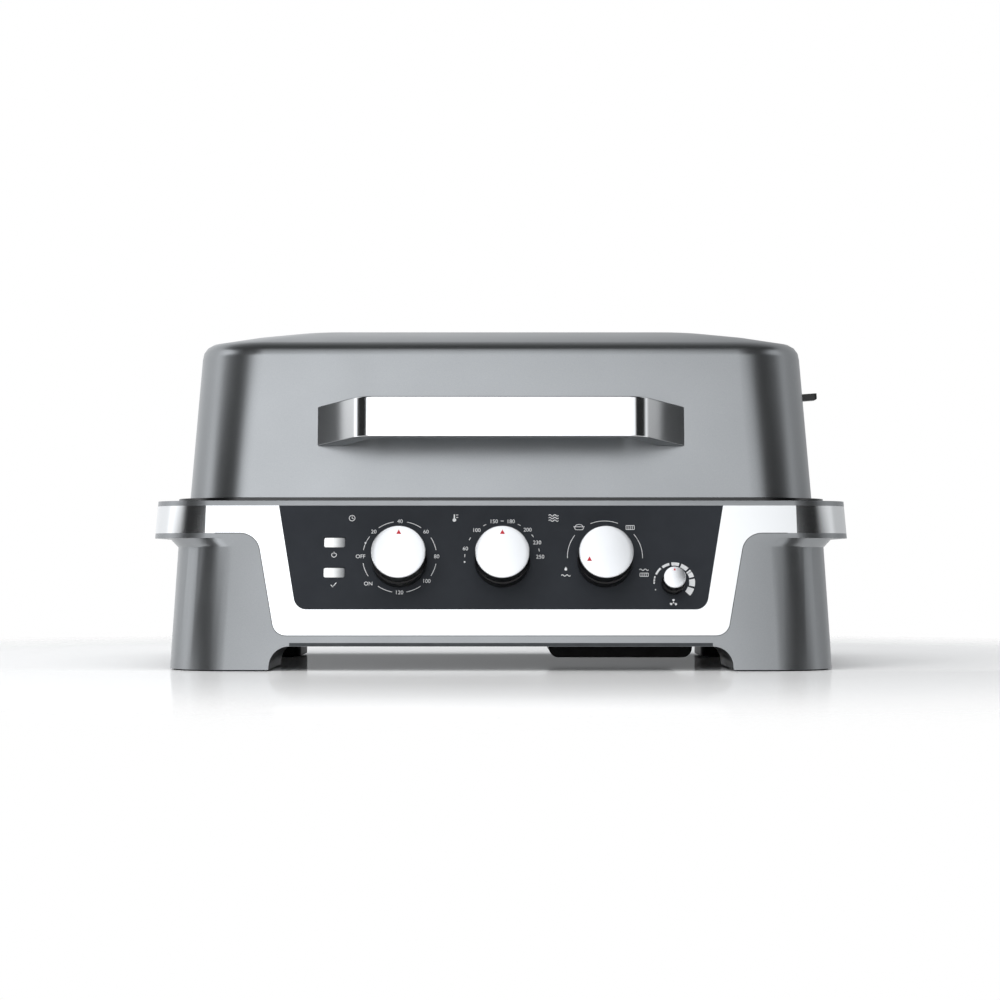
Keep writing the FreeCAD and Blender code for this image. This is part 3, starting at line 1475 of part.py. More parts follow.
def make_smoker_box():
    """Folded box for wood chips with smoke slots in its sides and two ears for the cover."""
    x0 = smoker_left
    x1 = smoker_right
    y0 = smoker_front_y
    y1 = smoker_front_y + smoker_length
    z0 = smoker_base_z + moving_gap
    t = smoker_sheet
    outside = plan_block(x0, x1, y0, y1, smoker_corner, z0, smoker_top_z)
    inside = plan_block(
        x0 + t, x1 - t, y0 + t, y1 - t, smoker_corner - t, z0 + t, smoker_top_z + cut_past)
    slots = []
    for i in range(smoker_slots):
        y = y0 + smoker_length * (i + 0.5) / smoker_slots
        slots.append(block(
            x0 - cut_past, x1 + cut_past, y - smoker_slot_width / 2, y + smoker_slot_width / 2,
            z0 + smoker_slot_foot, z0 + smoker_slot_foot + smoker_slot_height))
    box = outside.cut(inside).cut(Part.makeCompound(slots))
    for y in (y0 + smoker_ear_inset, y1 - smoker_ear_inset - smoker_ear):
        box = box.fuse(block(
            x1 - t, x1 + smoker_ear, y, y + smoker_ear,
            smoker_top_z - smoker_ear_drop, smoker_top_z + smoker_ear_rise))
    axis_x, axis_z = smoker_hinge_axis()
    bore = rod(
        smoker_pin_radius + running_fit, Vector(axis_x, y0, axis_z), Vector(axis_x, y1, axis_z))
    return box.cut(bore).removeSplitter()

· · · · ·

## Written exercise
Go through the material above line by line and copy it exactly.

## Finished answer
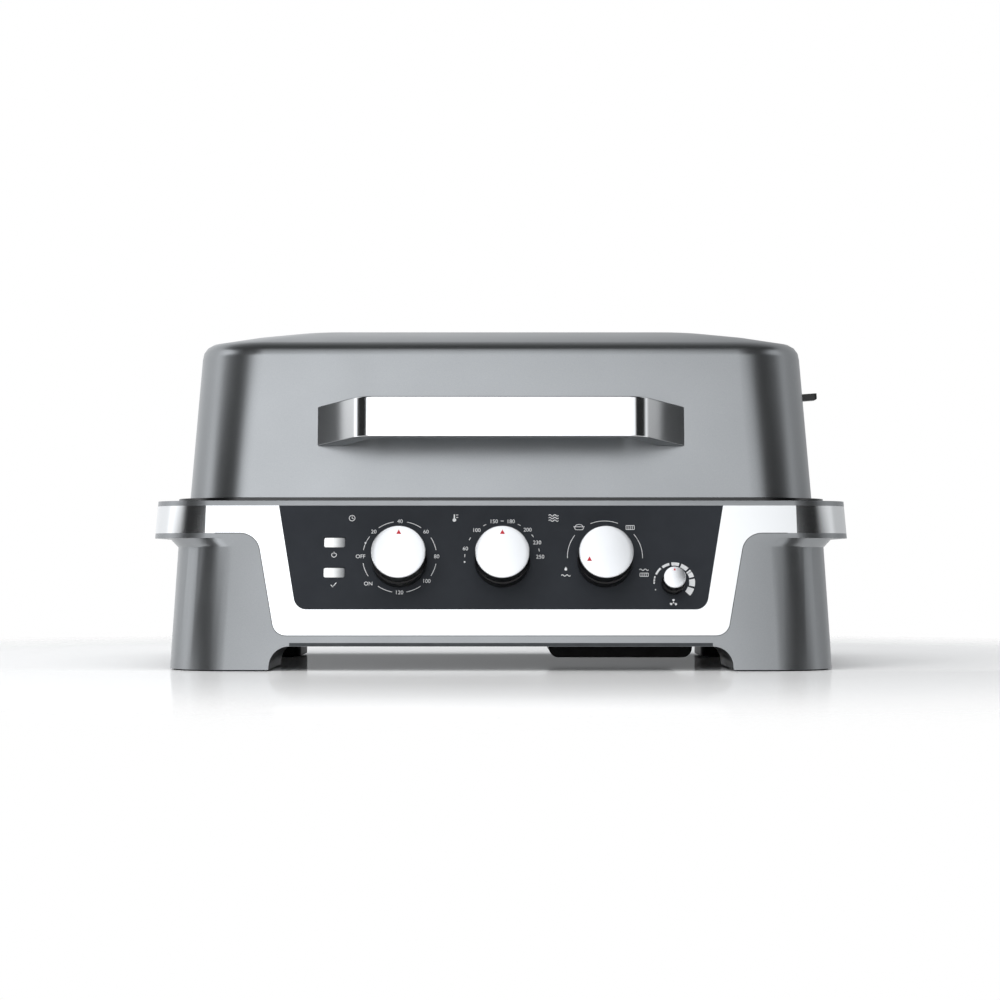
Keep writing the FreeCAD and Blender code for this image. This is part 3, starting at line 1475 of part.py. More parts follow.
def make_smoker_box():
    """Folded box for wood chips with smoke slots in its sides and two ears for the cover."""
    x0 = smoker_left
    x1 = smoker_right
    y0 = smoker_front_y
    y1 = smoker_front_y + smoker_length
    z0 = smoker_base_z + moving_gap
    t = smoker_sheet
    outside = plan_block(x0, x1, y0, y1, smoker_corner, z0, smoker_top_z)
    inside = plan_block(
        x0 + t, x1 - t, y0 + t, y1 - t, smoker_corner - t, z0 + t, smoker_top_z + cut_past)
    slots = []
    for i in range(smoker_slots):
        y = y0 + smoker_length * (i + 0.5) / smoker_slots
        slots.append(block(
            x0 - cut_past, x1 + cut_past, y - smoker_slot_width / 2, y + smoker_slot_width / 2,
            z0 + smoker_slot_foot, z0 + smoker_slot_foot + smoker_slot_height))
    box = outside.cut(inside).cut(Part.makeCompound(slots))
    for y in (y0 + smoker_ear_inset, y1 - smoker_ear_inset - smoker_ear):
        box = box.fuse(block(
            x1 - t, x1 + smoker_ear, y, y + smoker_ear,
            smoker_top_z - smoker_ear_drop, smoker_top_z + smoker_ear_rise))
    axis_x, axis_z = smoker_hinge_axis()
    bore = rod(
        smoker_pin_radius + running_fit, Vector(axis_x, y0, axis_z), Vector(axis_x, y1, axis_z))
    return box.cut(bore).removeSplitter()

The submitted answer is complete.